--- Begin RECORD EXCERPTS ---
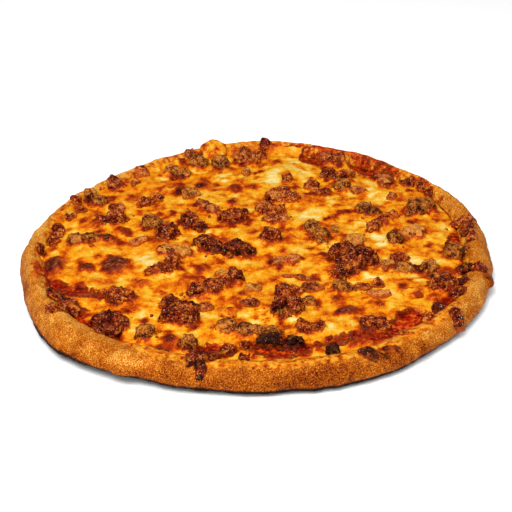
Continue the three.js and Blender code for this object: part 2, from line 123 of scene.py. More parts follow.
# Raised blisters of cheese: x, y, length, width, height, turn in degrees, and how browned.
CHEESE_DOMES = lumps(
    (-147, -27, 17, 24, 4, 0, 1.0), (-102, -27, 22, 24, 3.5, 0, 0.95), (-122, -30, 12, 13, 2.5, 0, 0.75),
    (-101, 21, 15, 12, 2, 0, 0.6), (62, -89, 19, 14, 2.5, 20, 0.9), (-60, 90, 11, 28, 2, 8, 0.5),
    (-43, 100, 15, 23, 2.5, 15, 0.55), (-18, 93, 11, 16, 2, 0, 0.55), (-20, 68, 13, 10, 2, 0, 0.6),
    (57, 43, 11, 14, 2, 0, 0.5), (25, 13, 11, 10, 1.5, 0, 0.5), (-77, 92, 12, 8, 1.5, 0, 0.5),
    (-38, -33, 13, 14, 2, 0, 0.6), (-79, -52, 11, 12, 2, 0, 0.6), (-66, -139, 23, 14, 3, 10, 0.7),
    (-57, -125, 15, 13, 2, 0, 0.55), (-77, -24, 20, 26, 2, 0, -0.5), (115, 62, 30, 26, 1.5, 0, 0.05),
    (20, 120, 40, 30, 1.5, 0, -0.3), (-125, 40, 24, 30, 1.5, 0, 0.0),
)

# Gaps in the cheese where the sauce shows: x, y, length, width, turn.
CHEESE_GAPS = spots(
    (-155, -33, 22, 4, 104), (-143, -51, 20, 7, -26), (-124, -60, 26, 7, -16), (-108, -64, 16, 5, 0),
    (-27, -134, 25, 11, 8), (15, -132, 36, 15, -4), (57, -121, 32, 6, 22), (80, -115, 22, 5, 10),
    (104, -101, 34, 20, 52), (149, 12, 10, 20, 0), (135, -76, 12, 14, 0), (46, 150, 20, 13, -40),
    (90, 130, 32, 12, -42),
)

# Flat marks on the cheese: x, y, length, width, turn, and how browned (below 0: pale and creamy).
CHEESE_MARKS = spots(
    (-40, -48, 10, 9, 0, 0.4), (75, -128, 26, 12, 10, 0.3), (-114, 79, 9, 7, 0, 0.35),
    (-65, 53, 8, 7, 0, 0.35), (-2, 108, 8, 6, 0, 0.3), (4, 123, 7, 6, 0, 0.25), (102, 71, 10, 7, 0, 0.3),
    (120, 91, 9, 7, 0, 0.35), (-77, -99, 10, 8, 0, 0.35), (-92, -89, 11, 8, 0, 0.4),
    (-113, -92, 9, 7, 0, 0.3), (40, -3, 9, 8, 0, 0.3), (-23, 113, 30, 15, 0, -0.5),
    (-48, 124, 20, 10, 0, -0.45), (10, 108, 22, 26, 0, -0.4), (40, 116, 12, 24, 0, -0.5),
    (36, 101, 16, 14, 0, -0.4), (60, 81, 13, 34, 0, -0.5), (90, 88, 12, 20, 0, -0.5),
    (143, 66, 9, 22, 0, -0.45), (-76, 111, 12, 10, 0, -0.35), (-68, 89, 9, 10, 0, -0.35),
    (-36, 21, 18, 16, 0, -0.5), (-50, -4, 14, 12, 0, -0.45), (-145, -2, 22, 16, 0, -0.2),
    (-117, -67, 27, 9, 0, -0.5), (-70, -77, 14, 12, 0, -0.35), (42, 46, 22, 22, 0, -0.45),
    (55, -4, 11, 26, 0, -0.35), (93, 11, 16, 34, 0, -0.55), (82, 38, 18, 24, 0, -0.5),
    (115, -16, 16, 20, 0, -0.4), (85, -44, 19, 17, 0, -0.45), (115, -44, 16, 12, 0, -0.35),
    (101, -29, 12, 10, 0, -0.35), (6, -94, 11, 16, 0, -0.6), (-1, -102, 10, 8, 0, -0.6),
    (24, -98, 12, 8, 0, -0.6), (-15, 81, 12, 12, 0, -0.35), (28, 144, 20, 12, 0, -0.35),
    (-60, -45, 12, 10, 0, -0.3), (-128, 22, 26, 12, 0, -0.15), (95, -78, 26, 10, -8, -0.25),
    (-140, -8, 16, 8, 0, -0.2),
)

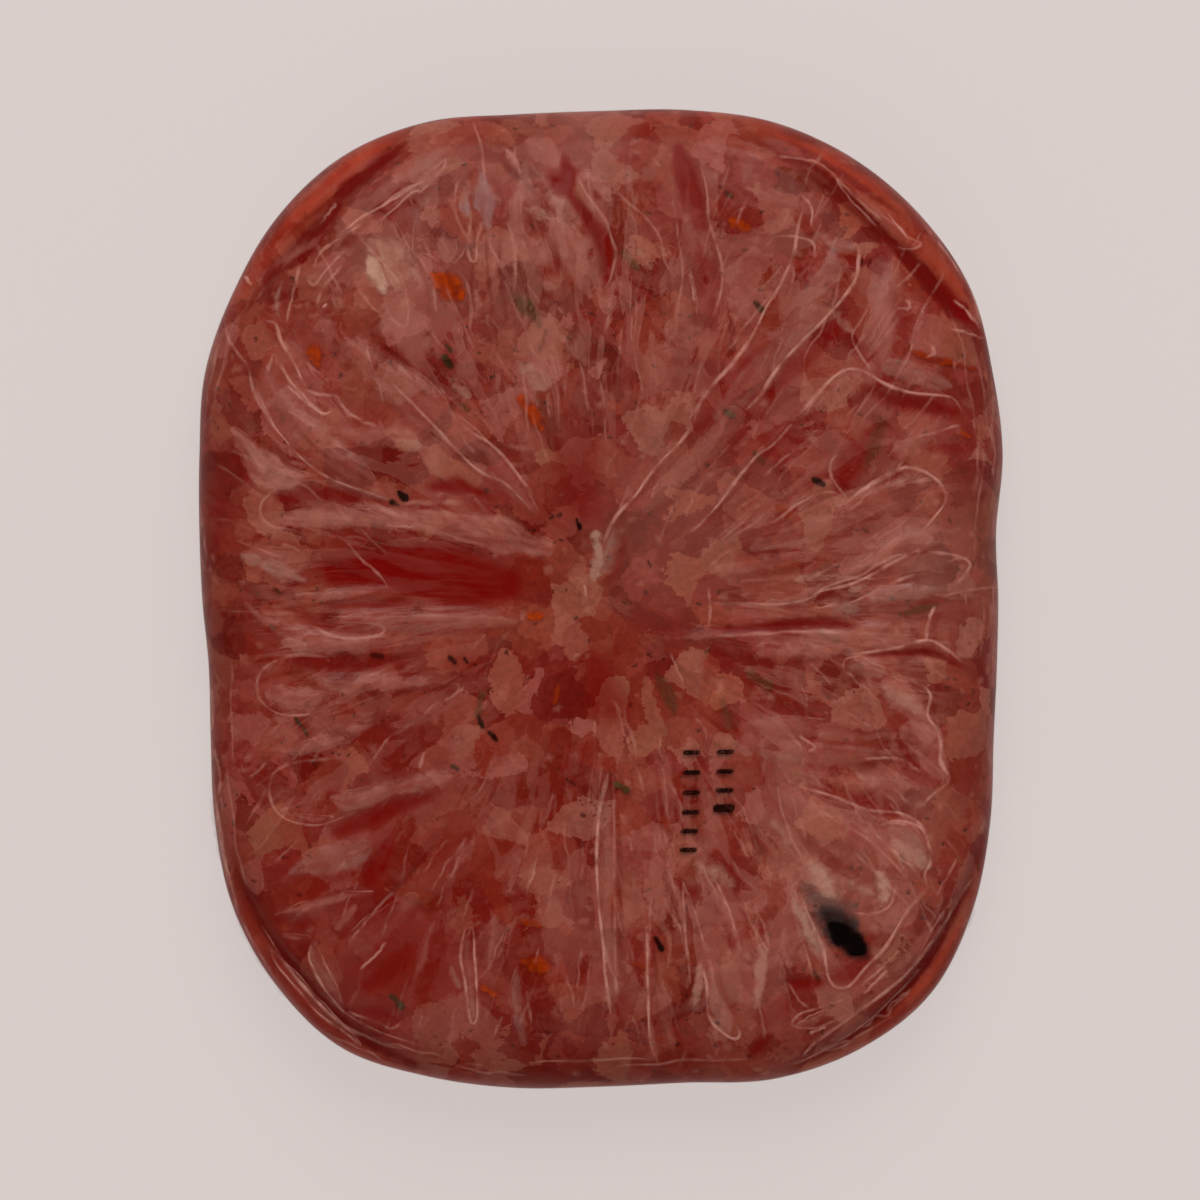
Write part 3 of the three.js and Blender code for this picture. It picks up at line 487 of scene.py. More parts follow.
--- End RECORD EXCERPTS ---
_YOUR INSTRUCTIONS:_ Write out every line from the records above, word for word.

_RESULT BELOW:_
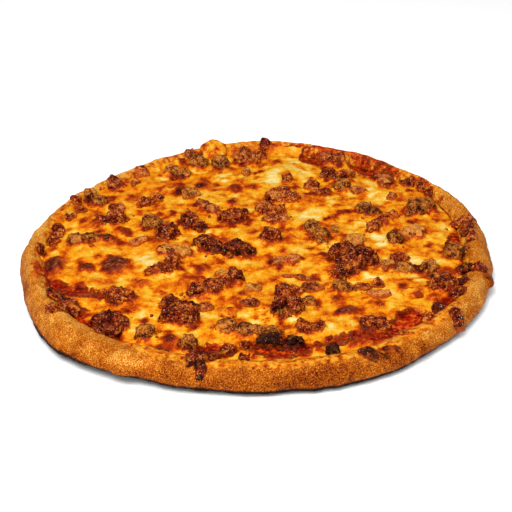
Continue the three.js and Blender code for this object: part 2, from line 123 of scene.py. More parts follow.
# Raised blisters of cheese: x, y, length, width, height, turn in degrees, and how browned.
CHEESE_DOMES = lumps(
    (-147, -27, 17, 24, 4, 0, 1.0), (-102, -27, 22, 24, 3.5, 0, 0.95), (-122, -30, 12, 13, 2.5, 0, 0.75),
    (-101, 21, 15, 12, 2, 0, 0.6), (62, -89, 19, 14, 2.5, 20, 0.9), (-60, 90, 11, 28, 2, 8, 0.5),
    (-43, 100, 15, 23, 2.5, 15, 0.55), (-18, 93, 11, 16, 2, 0, 0.55), (-20, 68, 13, 10, 2, 0, 0.6),
    (57, 43, 11, 14, 2, 0, 0.5), (25, 13, 11, 10, 1.5, 0, 0.5), (-77, 92, 12, 8, 1.5, 0, 0.5),
    (-38, -33, 13, 14, 2, 0, 0.6), (-79, -52, 11, 12, 2, 0, 0.6), (-66, -139, 23, 14, 3, 10, 0.7),
    (-57, -125, 15, 13, 2, 0, 0.55), (-77, -24, 20, 26, 2, 0, -0.5), (115, 62, 30, 26, 1.5, 0, 0.05),
    (20, 120, 40, 30, 1.5, 0, -0.3), (-125, 40, 24, 30, 1.5, 0, 0.0),
)

# Gaps in the cheese where the sauce shows: x, y, length, width, turn.
CHEESE_GAPS = spots(
    (-155, -33, 22, 4, 104), (-143, -51, 20, 7, -26), (-124, -60, 26, 7, -16), (-108, -64, 16, 5, 0),
    (-27, -134, 25, 11, 8), (15, -132, 36, 15, -4), (57, -121, 32, 6, 22), (80, -115, 22, 5, 10),
    (104, -101, 34, 20, 52), (149, 12, 10, 20, 0), (135, -76, 12, 14, 0), (46, 150, 20, 13, -40),
    (90, 130, 32, 12, -42),
)

# Flat marks on the cheese: x, y, length, width, turn, and how browned (below 0: pale and creamy).
CHEESE_MARKS = spots(
    (-40, -48, 10, 9, 0, 0.4), (75, -128, 26, 12, 10, 0.3), (-114, 79, 9, 7, 0, 0.35),
    (-65, 53, 8, 7, 0, 0.35), (-2, 108, 8, 6, 0, 0.3), (4, 123, 7, 6, 0, 0.25), (102, 71, 10, 7, 0, 0.3),
    (120, 91, 9, 7, 0, 0.35), (-77, -99, 10, 8, 0, 0.35), (-92, -89, 11, 8, 0, 0.4),
    (-113, -92, 9, 7, 0, 0.3), (40, -3, 9, 8, 0, 0.3), (-23, 113, 30, 15, 0, -0.5),
    (-48, 124, 20, 10, 0, -0.45), (10, 108, 22, 26, 0, -0.4), (40, 116, 12, 24, 0, -0.5),
    (36, 101, 16, 14, 0, -0.4), (60, 81, 13, 34, 0, -0.5), (90, 88, 12, 20, 0, -0.5),
    (143, 66, 9, 22, 0, -0.45), (-76, 111, 12, 10, 0, -0.35), (-68, 89, 9, 10, 0, -0.35),
    (-36, 21, 18, 16, 0, -0.5), (-50, -4, 14, 12, 0, -0.45), (-145, -2, 22, 16, 0, -0.2),
    (-117, -67, 27, 9, 0, -0.5), (-70, -77, 14, 12, 0, -0.35), (42, 46, 22, 22, 0, -0.45),
    (55, -4, 11, 26, 0, -0.35), (93, 11, 16, 34, 0, -0.55), (82, 38, 18, 24, 0, -0.5),
    (115, -16, 16, 20, 0, -0.4), (85, -44, 19, 17, 0, -0.45), (115, -44, 16, 12, 0, -0.35),
    (101, -29, 12, 10, 0, -0.35), (6, -94, 11, 16, 0, -0.6), (-1, -102, 10, 8, 0, -0.6),
    (24, -98, 12, 8, 0, -0.6), (-15, 81, 12, 12, 0, -0.35), (28, 144, 20, 12, 0, -0.35),
    (-60, -45, 12, 10, 0, -0.3), (-128, 22, 26, 12, 0, -0.15), (95, -78, 26, 10, -8, -0.25),
    (-140, -8, 16, 8, 0, -0.2),
)

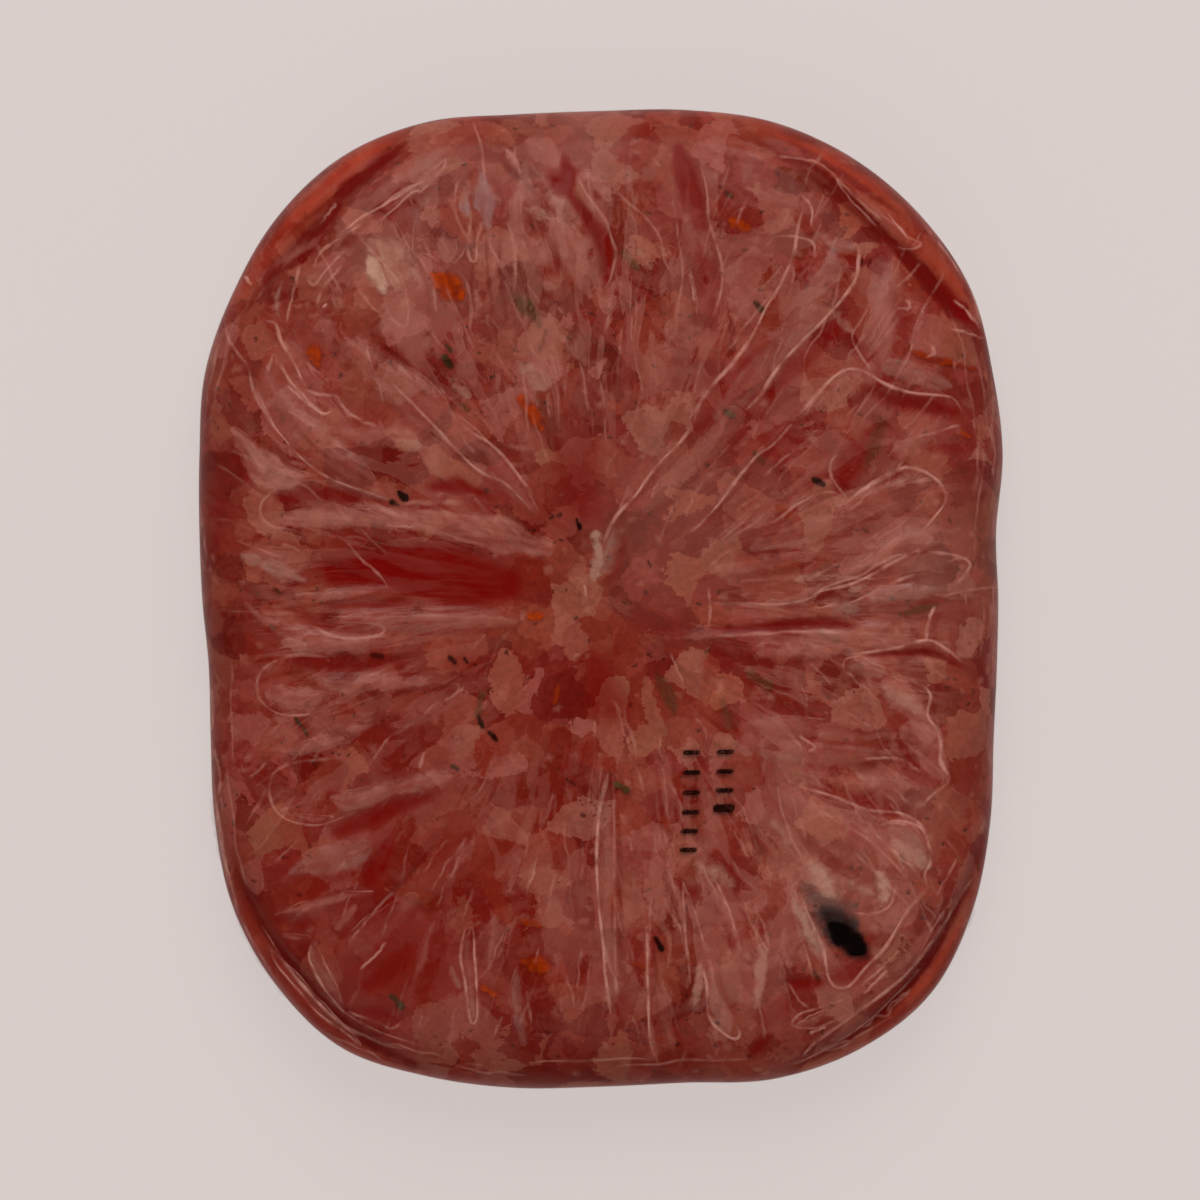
Write part 3 of the three.js and Blender code for this picture. It picks up at line 487 of scene.py. More parts follow.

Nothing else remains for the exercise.